Fun Summer Reads
Miriam R. Kramer
Fun Summer Reads
As Old Town, Alexandria and the DC metropolitan area start getting sleepy, vacationers and “staycationers” are seeking reading to take them away. Here is a list of escapist possibilities, both recent releases and a few classics.
After all the hype from this spring’s final season, we are suffering from the Game of Thrones TV series withdrawal—the drama, the violence, the sex, the White Walkers, the wolves, and the dragons. So read George R.R. Martin’s books in the series A Song of Ice and Fire, starting with Game of Thrones. Both the books and the TV series weave characters into a complicated saga. If you’ve seen the series, it is easier to keep track of the book’s characters and vice versa. George R.R. Martin’s books offer a much more intricate and engaging plot than the filmed version, however. He creates many characters and plot twists not seen in the series. Like most books, it is “better than the movie,” although HBO’s series is spectacular in its own right.
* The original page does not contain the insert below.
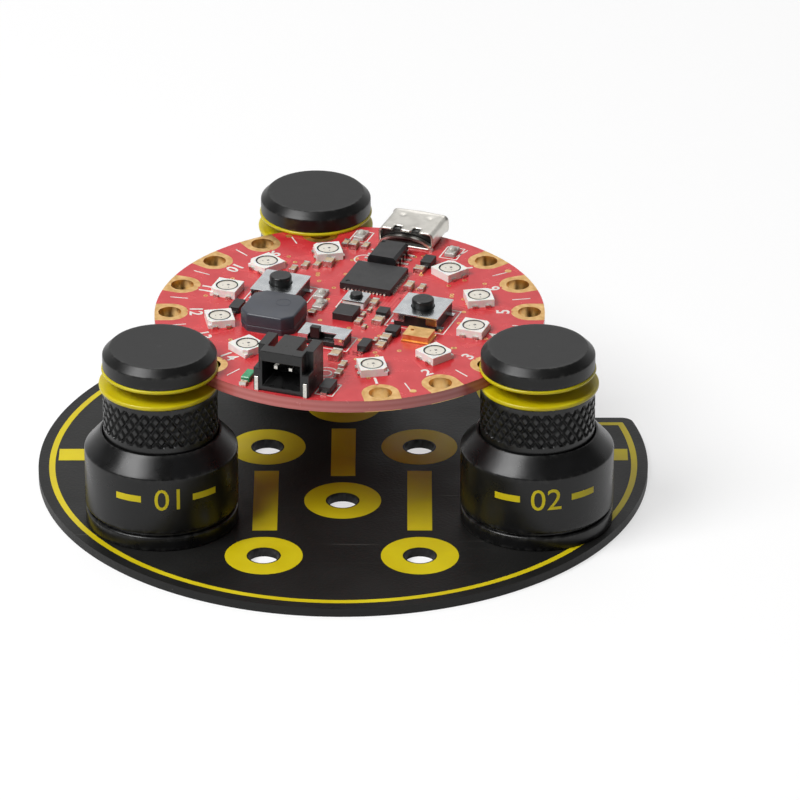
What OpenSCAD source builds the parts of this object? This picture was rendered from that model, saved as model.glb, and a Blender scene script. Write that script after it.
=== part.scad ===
// Magnetic circuit board holder: a round steel base plate, three holders that
// stand on it by magnet and grip the rim of a round circuit board, and the
// board itself with its parts. The origin is the centre of the plate's
// underside, +Z is up and -Y is the front.

/* [Base plate] */
// Diameter of the round plate
plate_d = 80; // [76:1:110]
// Thickness of the plate
plate_t = 1.2; // [1:0.1:3]
// Distance of the notch's left edge from the plate's centre
notch_x = 19.8; // [18:0.2:26]
// Distance of the notch's front edge from the plate's centre
notch_y = 12.4; // [8:0.2:18]
// Radius of the notch's inner corner
notch_corner_r = 9; // [2:0.5:9]
// Radius that rounds the two corners where the notch meets the rim
rim_corner_r = 1.6; // [0.5:0.1:3]
// Diameter of the through holes
hole_d = 4; // [3:0.1:5]
// Spacing of the corner holes from left to right
hole_gap_x = 20; // [16:1:22]
// Spacing of the corner holes from front to back
hole_gap_y = 30; // [22:1:34]
// Distance of the corner holes' centre in front of the plate's centre
hole_shift = 11; // [8:0.5:13]
// Spacing of the two holes on the centre line
hole_gap_mid = 27; // [22:1:30]

/* [Holder foot and housing] */
// Outer diameter of the housing
housing_d = 19.8; // [19:0.1:21]
// Height of the housing's straight wall
housing_wall_h = 7.9; // [7.4:0.1:12]
// Height of the sloping shoulder
shoulder_h = 2.4; // [2:0.1:4]
// Height of the foot's flange
foot_h = 2; // [1.4:0.1:3]
// Height of the groove between foot and housing
groove_h = 0.45; // [0.3:0.05:1]
// Depth of that groove below the foot's rim
groove_depth = 0.55; // [0.3:0.05:0.9]
// Height of the foot's spigot inside the housing
spigot_h = 2.4; // [1.6:0.1:2.6]
// Diameter of the magnet
magnet_d = 14; // [10:0.1:15]
// Thickness of the magnet
magnet_t = 3.4; // [2:0.1:3.6]

/* [Jaws] */
// Diameter of the sliding knurled sleeve
sleeve_d = 14.8; // [14:0.1:15.4]
// Height of the sleeve that shows above the housing
sleeve_show_h = 6.35; // [5:0.05:9]
// Length of the sleeve that stays guided in the housing
guide_len = 3; // [2:0.1:3.4]
// How far the sleeve can be pulled down
jaw_travel = 3; // [1.5:0.1:3.4]
// Thickness of the sleeve's top wall
sleeve_top_t = 2.4; // [1.6:0.1:3]
// Diameter of the spindle
spindle_d = 7; // [6:0.1:8]
// Diameter of the spindle's two fixing ends
tail_d = 4; // [3:0.1:5]
// Mean diameter of the spring's coil
spring_d = 10.2; // [9.6:0.1:10.6]
// Diameter of the spring's wire
wire_d = 0.8; // [0.5:0.05:1]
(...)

For fans of stories about the Navy and tales of the sea, Sea Stories: A Life in Special Ops by Admiral William H. McRaven, U.S. Navy, Ret., is a sure bet. His clearly written account starts by offering moving tributes to role models who influenced his life, such as his father and a coach. The book provides a clear-minded meditation on war, life, and the scale of American special ops throughout the world from the man who oversaw the Navy SEALS operation to take out Osama bin Laden. Most books on Navy SEALS do not tell stories about how operations are planned and led, so McRaven’s stories provide useful context. With some touches of humor, he offers lessons from his own life, and leaves the reader impressed by this American leader’s character and service record.
Elin Hilderbrand is the undisputed queen of summer novels. Her latest, The Summer of ’69, is set fifty years ago on the shores of Nantucket and Martha’s Vineyard. Using song titles of the era as chapter headings, she tells the tale of four siblings who experience that eventful summer in different ways. The oldest, Blair, pregnant with twins, debates whether to give up her job for her husband. As the civil rights movement progresses, Kirby, the middle sister, takes a summer job on Martha’s Vineyard and finds love there. The only son, Tiger, an infantry soldier, has recently deployed to Vietnam. Kate, their mother, is stuck at home with her mother and thirteen-year-old daughter, Jessie, on Nantucket, worried about her son. In the meantime, Jessie navigates adolescence. During a period of great change, landmark events such as the moon landing and Chappaquiddick provide the context for the characters to come to some hard-won realizations about themselves and issues of the time. Although all readers who like beach novels may appreciate The Summer of ‘69, those who grew up in that time frame will probably enjoy it in particular.
For those on the endless quest to improve themselves in a realizable way, James Clear’s Atomic Habits is a thought-provoking work that provides an excellent plan for achieving long-term goals little by little. Providing examples from his own life, he notes, “We all deal with setbacks, but in the long run, the quality of our lives often depends on the quality of our habits. With the same habits, you will end up with the same results. But with better habits, anything is possible.” What makes this book attractive is that his plan is approachable and achievable. He shows how changes that seem negligible will compound and eventually result in breakthrough changes that are the result of previous incremental steps. Having seen this result in my own life, I endorse his philosophy. His book is perfect for the nonfiction reader who wants something meaningful but well-written enough to skim during vacation.
Last but in some ways first, The Rosie Project by Graeme Simsion has become one of my favorite go-to books to recommend, since it speeds by and offers plenty of laughs. Don Tillman, an Australian genetics professor with a touch of Asperger’s Syndrome, struggles to have a relationship with a woman and find a wife. In the process he approaches the problem scientifically, developing The Wife Project, a plan complete with a questionnaire to rule out all women who do not meet his criteria. Don’s colleague, Gene, a randy psychology professor, sets him up with a freewheeling bartender and psychology student named Rosie. Although Don immediately dismisses Rosie as a romantic prospect, he decides to help her find her father through genetic tracing by creating The Rosie Project. While this book may feature a bizarre scenario for a romantic comedic novel, it is one of the funniest, most endearing books I’ve read in the last ten years. Men should look past the chick-lit cover and enjoy it too.
So take your suntan lotion–stained novels and e-readers and get cracking relaxing. Summer is the time to improve your life by taking a break, and these reads will help you do just that.